Montoya drove a brilliant race at Indianapolis, fighting his way to the front of the field quickly. On the 57th lap though Montoya was shown the black flag and was disqualified for the race for using his spare car after the race had already started. It’s a mystery as to why the stewards waited 57 laps before disqualifying Montoya from the race, and he was understandably furious about it.
2. Ayrton Senna – Brazil 1988
Legendary Brazilian driver Ayrton Senna was raring to go at his home Grand Prix in 1988. Senna had blistering pace in Brazil, putting his McLaren on pole position for the Grand Prix. However, on the grid he suffered a gear linkage failure, causing the start of the race to be aborted.
Senna quickly hopped into his spare car and started the race from the pit lane. Senna drove a remarkable race, going from the back of the grid all the way up to second place behind his teammate and rival Alain Prost. However, halfway through the race Senna was shown the black flag for changing his car after the formation lap.
To rub salt in the wound, Senna’s teammate and rival Prost went on to claim the victory in Brazil. It remains one of Senna’s greatest drives even though, in the end, he was disqualified from the Grand Prix.
3. Michael Schumacher – British Grand Prix 1994
The famous 7-time World Champion Michael Schumacher was by no means exempt from making mistakes. In fact, the incident at the 1994 British Grand Prix was arguably one of the worst mistakes he made in his entire F1 career.
Driving for Benetton, Schumacher qualified in second place. However, during the formation lap, Schumacher decided to overtake then pole sitter and his title rival Damon Hill twice, before heading back into his P2 grid slot for the start of the race.
On lap 14 Schumacher received a stop and go penalty which had to be served by lap 21. However, Schumacher ignored the penalty as his team argued against the stewards. On lap 22 he was black flagged for ignoring his penalty. Remarkably, Schumacher even ignored the black flags that he was given, pushing on and finishing the race in second place.
Schumacher stood on the podium, received his trophy, and sprayed the champagne. However, two weeks later it was officially announced that he was disqualified from the British Grand Prix. His punishment for ignoring the black flags that he was given a two-race ban, and Benetton received a hefty fine of $500,000.
4. Hans Heyer – German Grand Prix 1977
Hans Heyer was a German touring car driver who had a lot of success in the sport in Germany. At the Hockenheimring in 1977, Heyer decided to try his hand at F1. The result was probably the strangest disqualification in the history of the sport.
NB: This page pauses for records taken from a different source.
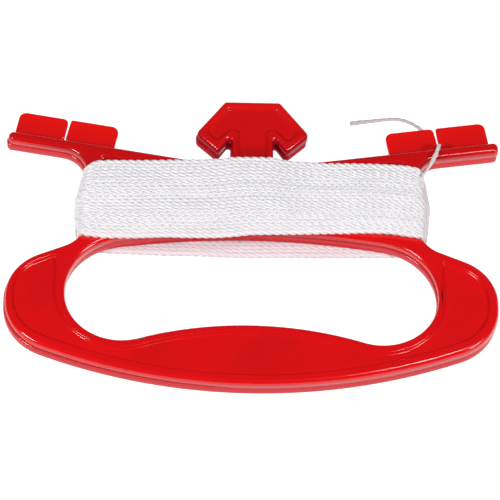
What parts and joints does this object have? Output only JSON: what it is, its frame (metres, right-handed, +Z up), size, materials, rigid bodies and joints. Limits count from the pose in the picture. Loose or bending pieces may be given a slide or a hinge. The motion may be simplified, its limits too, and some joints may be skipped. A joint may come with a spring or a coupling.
{
  "type": "kite string winder",
  "caption": "Flat moulded hand winder with a looped grip, a line wound round its waist, slotted cleat arms and a hooked head.",
  "frame": {"origin": "the middle of the part's footprint, on the surface it rests on", "axes": "+X along the grip, +Y from the grip towards the hooked head, +Z up from the surface the winder lies on"},
  "size_m": [0.1992, 0.1372, 0.0127],
  "materials": {
    "red_plastic": "glossy moulded plastic",
    "white_line": "twisted white synthetic line, matt with a faint sheen"
  },
  "bodies": {
    "root": {"frame": "red_plastic", "wound_line": "white_line", "line_end": "white_line"}
  },
  "joints": []
}
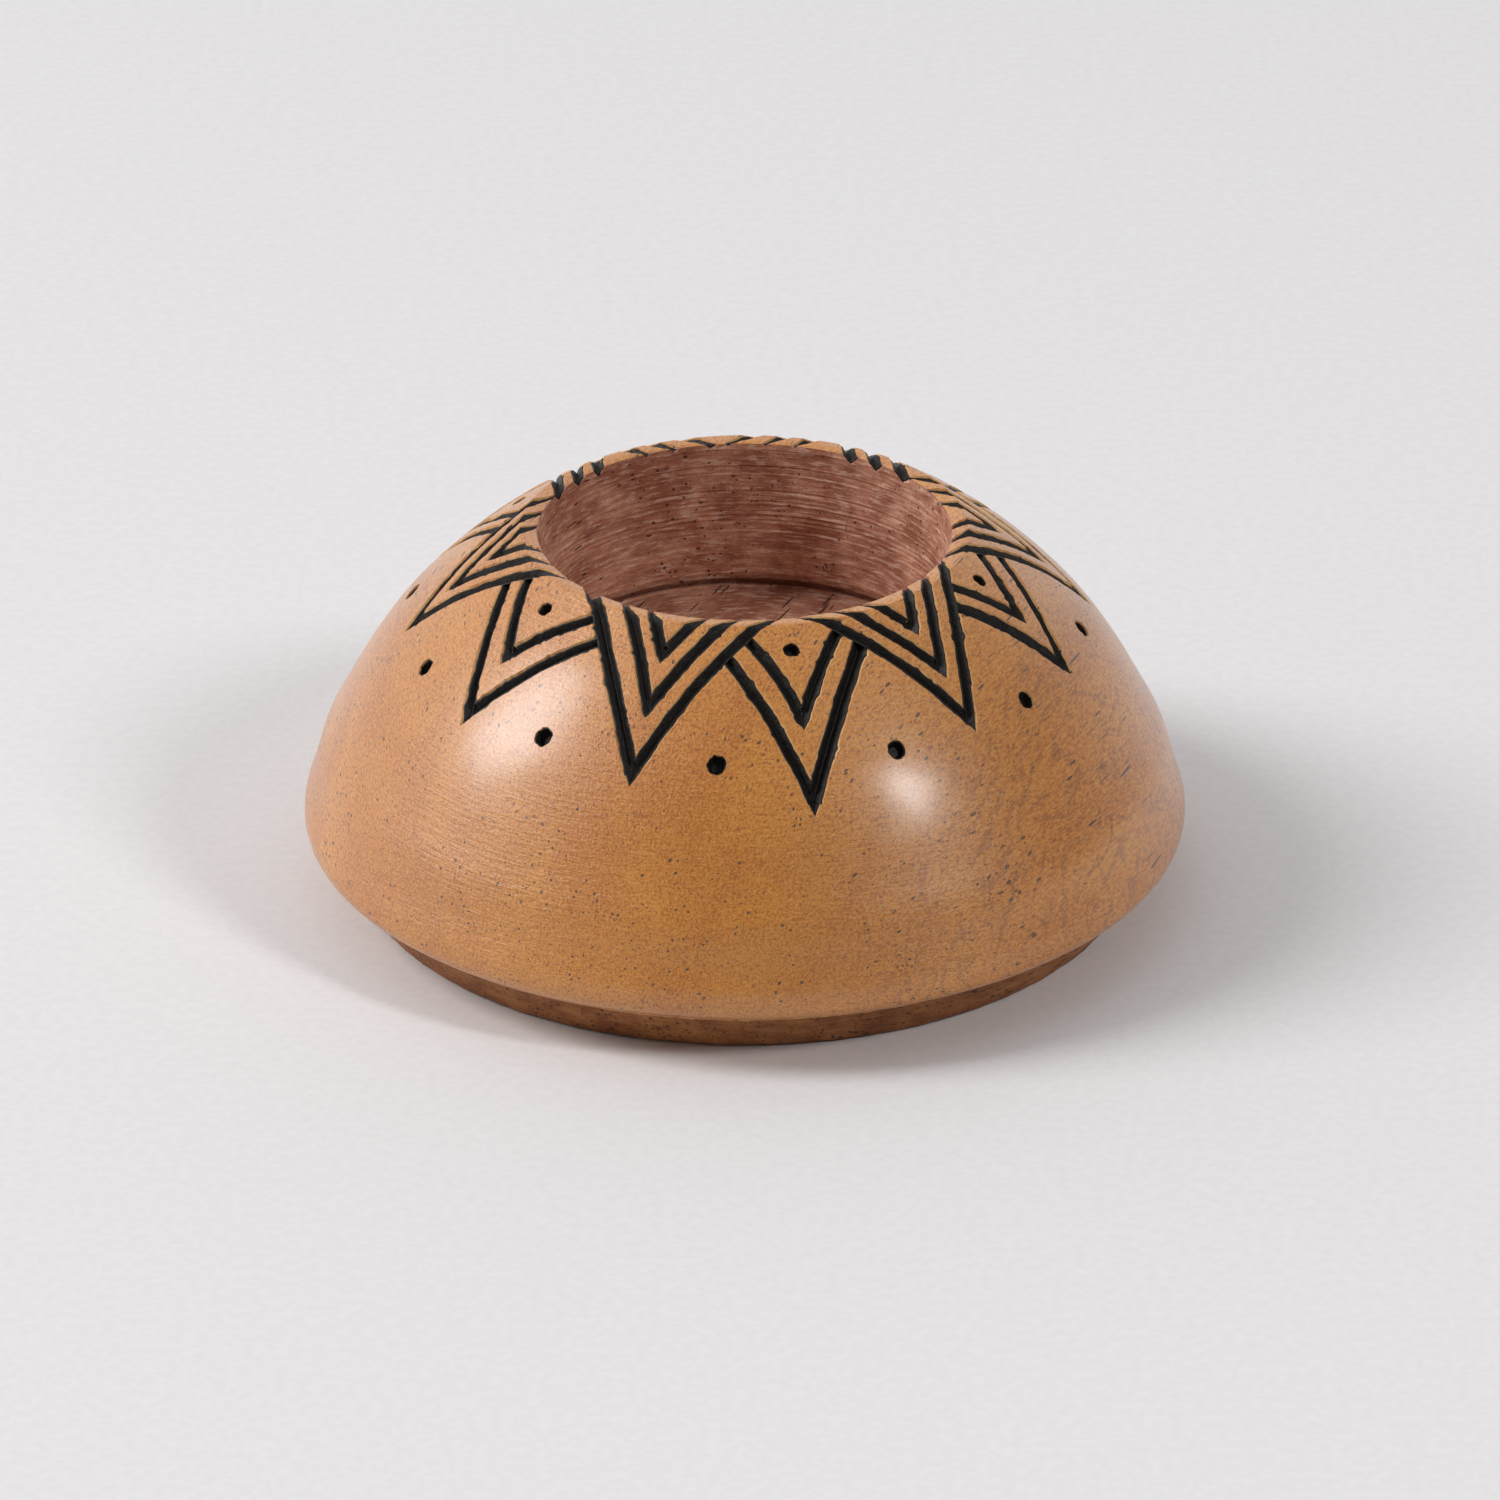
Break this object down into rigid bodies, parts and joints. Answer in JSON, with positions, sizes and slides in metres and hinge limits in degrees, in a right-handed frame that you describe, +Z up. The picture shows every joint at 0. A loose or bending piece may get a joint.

Driving for Penske, Heyer had an awful qualifying session. So bad, in fact, that he didn’t even qualify for the race the next day. On race day, Heyer sneaked onto the circuit from the pitlane as the race started, and he managed to complete 8 laps before his gearbox failed and forced him to retire.
This incident drew attention to Heyer being on track, leading to him being disqualified from the race. As a result, Heyer became the only driver in the sport to not qualify, not finish, and be disqualified from the same race. This gave him the unusual DNQ, DNF, and DSQ result.
5. Al Pease – Canadian Grand Prix 1969
Al Pease was a British Canadian racing driver who participated in Formula 1 in the late 1960s. He only has three Grands Prix starts to his name, and all of them were in Canada. However, the main issue was that he was competing with out-of-date cars, making him significantly slower than the rest of the pack.
The Canadian Grand Prix in 1967 saw him finish the race 43 laps behind the winner, and in 1968 he failed to start due to engine troubles on his car. However, things only got worse for Al Pease in 1969. During the race he was once again too slow.
However, he was causing trouble for the lead cars as they came around to lap him, leading to several incidents. He was black flagged from the race after completing 22 laps of the Grand Prix, at which point the leaders had already done 46 laps. Al Pease is remembered for being the only driver in Formula 1 for being disqualified because he was too slow!
6. Nigel Mansell – Portuguese Grand Prix 1989
In 1989, Nigel Mansell, driving for Ferrari, qualified in third place at the Portuguese Grand Prix. However, he was soon leading the race and fighting Ayrton Senna for the win. However, as Mansell came in for his pit stop he overshot his pit box and reversed back into it, all on his own, rather than having the mechanics manually pushing him back into it.
Reversing in the pit lane is a clear violation of the rules, and Mansell was later black flagged for it. However, the controversial part was yet to come, as Mansell ignored the black flags that were shown to him and continued to fiercely battle with Senna during the race.
Mansell and Senna collided later in the race, ruining Senna’s chance of finishing on the podium. However, the consequences were much more severe than that, as Senna lost out on the 1989 World Championship to teammate Alain Prost in a controversial final race.
The black flag in F1 is shown to drivers who have been disqualified from the race. This can be for a multitude of reasons, and we have seen F1 drivers black flagged for leaving the pitlane when they shouldn’t, and even for being too slow. The last black flag in F1 was shown in 2007.